For this course, we aim to complete a data analysis project about the the game [Palworld](https://en.wikipedia.org/wiki/Palworld). To help you start with the project, here are a couple of things you need to consider and work on to get a clean data for later analysis. 

To start with the project, please take some time to get familiar with the game. You don't need to play it but please at least know the basic terminologies, like what is a Pal. (And also, if you do play it, please do not spend too much time on it.)

The two recommended database is [https://palworld.gg/](https://palworld.gg/) and [https://paldb.cc/en/](https://paldb.cc/en/). You can use either, or both, or some other database about the Palworld. 

### Part 1.1 (10 points)

Please list 2-3 questions you may be interested to study with the Palworld database. It can be anything related in the game, like the Pals, items or constructions. Some potential question structures can be: 
- Are `A` and `B` related? How they are related?
- Which features may affect `C`'s change?
- If I need a higher `D`, which features may have a lower/higher value?
- Based on `E` and `F`, which items/pals are similar?
- I need to predict the value for `G`, which features I need to consider?

#### Question 1
Are a Pal's stamina and running speed related? If so, how?

#### Question 2
What features affect a Pal's rank in the tier list? (divide Pals into their ranks)

#### Question 3
What features are needed for consideration for predicting the price of a Pal? (divide Pals into price ranges)

### Part 1.2 (20 points)

Based on the questions we proposed in the part 1.1, what features we may need to include in the analysis? Check the websites, which website has those information? **You need to pick at least 8 features for analysis.** We recommend a mix of numerical (numbers etc.) and categorical (level etc.) features. Is there any other features that you think it may be important but hard to extract or find on the website (can be something in or not in the game)?

#### Features 1 and 2 (for Question 1)
`Stamina` and `Running Speed`

#### Features 3 - 5 (for Question 2)
`HP`, `Shot Attack`, and `Crafting Speed`

#### Features 6 - 8 (for Question 3)
`Rarity`, `Type`, `Work Suitability`

### Part 1.3 (20 points)

Suppose you do have all the features you mentioned in part 1.2. List 3-4 data visulizations you can make with those features. You do not need to make those visulizations here.

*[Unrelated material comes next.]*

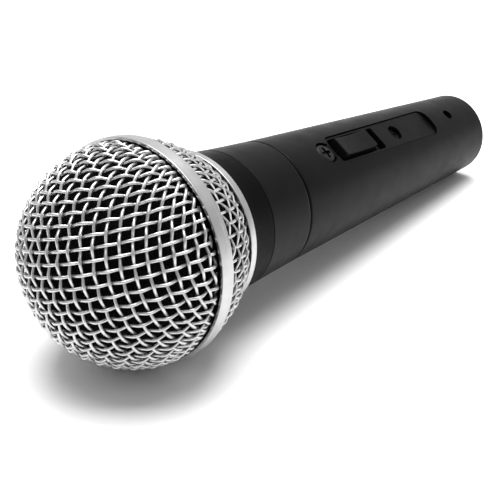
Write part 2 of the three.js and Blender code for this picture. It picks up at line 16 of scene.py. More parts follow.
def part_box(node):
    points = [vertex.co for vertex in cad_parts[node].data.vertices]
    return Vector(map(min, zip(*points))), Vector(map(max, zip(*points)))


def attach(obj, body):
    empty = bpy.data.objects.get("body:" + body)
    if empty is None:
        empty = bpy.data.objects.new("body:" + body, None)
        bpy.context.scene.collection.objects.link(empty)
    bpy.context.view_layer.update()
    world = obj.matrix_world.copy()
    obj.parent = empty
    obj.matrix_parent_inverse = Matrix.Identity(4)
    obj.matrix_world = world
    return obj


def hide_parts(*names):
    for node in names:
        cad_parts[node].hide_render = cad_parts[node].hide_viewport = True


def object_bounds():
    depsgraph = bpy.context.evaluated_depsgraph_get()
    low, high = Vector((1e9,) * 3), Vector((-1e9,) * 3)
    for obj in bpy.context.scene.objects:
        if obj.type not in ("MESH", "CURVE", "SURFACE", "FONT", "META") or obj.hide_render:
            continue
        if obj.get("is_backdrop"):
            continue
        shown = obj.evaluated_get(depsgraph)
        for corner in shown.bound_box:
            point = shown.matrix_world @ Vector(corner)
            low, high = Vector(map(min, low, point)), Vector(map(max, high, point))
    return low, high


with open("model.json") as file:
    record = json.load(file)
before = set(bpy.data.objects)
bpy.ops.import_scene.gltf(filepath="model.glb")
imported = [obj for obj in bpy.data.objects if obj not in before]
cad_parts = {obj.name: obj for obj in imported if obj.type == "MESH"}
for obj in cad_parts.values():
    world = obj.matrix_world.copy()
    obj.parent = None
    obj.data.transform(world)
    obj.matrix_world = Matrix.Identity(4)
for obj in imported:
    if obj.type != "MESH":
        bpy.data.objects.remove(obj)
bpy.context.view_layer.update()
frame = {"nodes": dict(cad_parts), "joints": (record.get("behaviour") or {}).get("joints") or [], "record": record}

# ---- Driving dimensions, in millimetres ----
MILLIMETRE = 0.001
GAP = 0.3  # between CAD pieces that meet
CLEARANCE = 2  # how far a cutting solid stands past what it cuts
CORNER_TOLERANCE = 0.02  # how near a station a profile's corner counts as being at it

# Facets of turned pieces, and steps of a rounded corner.
SIDES = 200
BAND_SIDES = 256
HANDLE_SIDES = 192
FOAM_SIDES = 120
INSERT_SIDES = 96
SCREW_SIDES = 48
PIN_SIDES = 32
FILLET_STEPS = 4

# Grille.
BAND_MIDDLE = 1.3  # station of the middle of the band
BAND_WALL = 0.7
BAND_STEP = 0.2  # how far its rear ledge is stepped down
BAND_LEDGE = 1.0
BAND_FLANGE = 2.2  # how far it reaches inwards from the band's outside
RING_LENGTH = 2.7  # of the CAD ring
RING_FLANGE = 2.3
RING_PLATE = 0.5  # thickness of the flange
RING_LIP = 1.9  # length of the lip in front of the ring's rear face
RING_WALL = 0.4
DOME_UNDER_BAND = 0.9  # how far the wires run on under the band and the ring
BOWL_UNDER_BAND = 0.6
BOWL_UNDER_RING = 0.7
FOAM_THICKNESS = 3.2
FOAM_STEPS = 36
FOAM_RIPPLES = ((0.9, 0.25), (2.3, 0.12))  # waves per millimetre, and height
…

Just describe the type of the visualizations (histogram, scatter plot etc. ), which features are involved, will there any hover data or color being added, and **discuss how these data visualizations may be related (or even answer) to your questions in part 1.1**. 

1. Scatterplot: `Stamina` vs. `Running Speed`
- **Features Involved:** `Stamina` (x-axis), `Running Speed` (y-axis)
- **Color:** Use colors to indicate the `Rarity`
- **Purpose:** This will reveal a correlation between stamina and speed; a clear upward or downward trend could show us how Pals balance endurance and mobility.

2. Histogram: Distribution of `Crafting Speed` by Tier
- **Features Involved:** `Crafting Speed`, grouped by `Tier Rank`
- **Approach:** Plot multiple histograms overlaid or side-by-side for all tiers (S, A, B, C, D)
- **Color:** Use different colors for each tier group
- **Purpose:** Supports Question 2 by showing how crafting speed is distributed for different ranks. Higher-tier Pals may be found to be clustering toward higher values.

3. Box Plot: `HP`, `Shot Attack`, and `Crafting Speed`
- **Features Involved:** `HP`, `Shot Attack`, `Crafting Speed`
- **Approach:** Side-by-side box plots to compare distributions of key stats
- **X-axis:** Feature names (3 categories)
- **Y-axis:** Value of each stat
- **Purpose:** This will also help answer Question 2 by giving a clean summary of central tendency and spread across key features that affect rank.

4. Bar Chart: Average Pal Price by `Work Suitability`
- **Features Involved:** `Work Suitability` (x-axis), `Average Price` (y-axis)
- **Approach:** Grouped bar chart, with one bar per Work Suitability type (e.g. Mining, Farming, etc.)
- **Color:** Bars will be colored by `Rarity`
- **Purpose:** Answers Question 3 by visualizing how price differs by utility role. If some work roles show consistent results in higher prices, those features may prove important for price prediction.

### Part 1.4  (50 points)

Now, go ahead and try to scrape the features you need. 

Please show all the codes you have for web scrapping. Your current output data frame should include at least 4 features. (You do not need to scrape all features at this moment, although it is recommend to start earlier. Also, you can choose to not to use the ones you have scraped in the later analysis. No need to worry if you need to change anything later). **Please design your code in pipeline and clearly document each function.** See the Python Style Guide in Week 1 for proper documentation. It is also recommended to save the data you have scrapped. 

In [15]:
import warnings
warnings.simplefilter(action='ignore', category=FutureWarning)

import requests
from bs4 import BeautifulSoup
import pandas as pd

In [120]:
url = 'https://palworld.gg/pals'

def get_html(url):
    """ 
    Retrieves the HTML content of a given URL
    
    Args:
        url (str): URL of the PalWorld database page
        
    Returns:
        html_str (str): Raw HTML content of the page as a long string
    """
    html_str = requests.get(url).text

    return html_str

In [175]:
html = get_html(url)

def build_pal_df(html):
    """ 
    Extracts Pal data from the HTML content via scraping to return a DataFrame with the selected features
    
    Args:
        html_str (str): Raw HTML content of the PalWorld Pals page
        
    Returns:
        df_pals (pd.DataFrame): dataframe containing at least four features of Pals (Rarity, Type)
    """
    soup = BeautifulSoup(html)

    unfiltered_list = []
    name_list = []
    rarity_list = []
    type_list = []
    
    for pal in soup.find_all(class_ = 'name'):
        pal_name = pal.text
        unfiltered_list.append(pal_name.split('#')[0])
    name_list = unfiltered_list[::2]
    rarity_list = unfiltered_list[1::2]
    
    df_pals = pd.DataFrame({'Name' : name_list,
                            'Rarity' : rarity_list})
    
    return df_pals

In [176]:
build_pal_df(html).head()

Unnamed: 0,Name,Rarity
0,Anubis,Epic
1,Arsox,Common
2,Astegon,Epic
3,Azurmane,Rare
4,Azurobe,Rare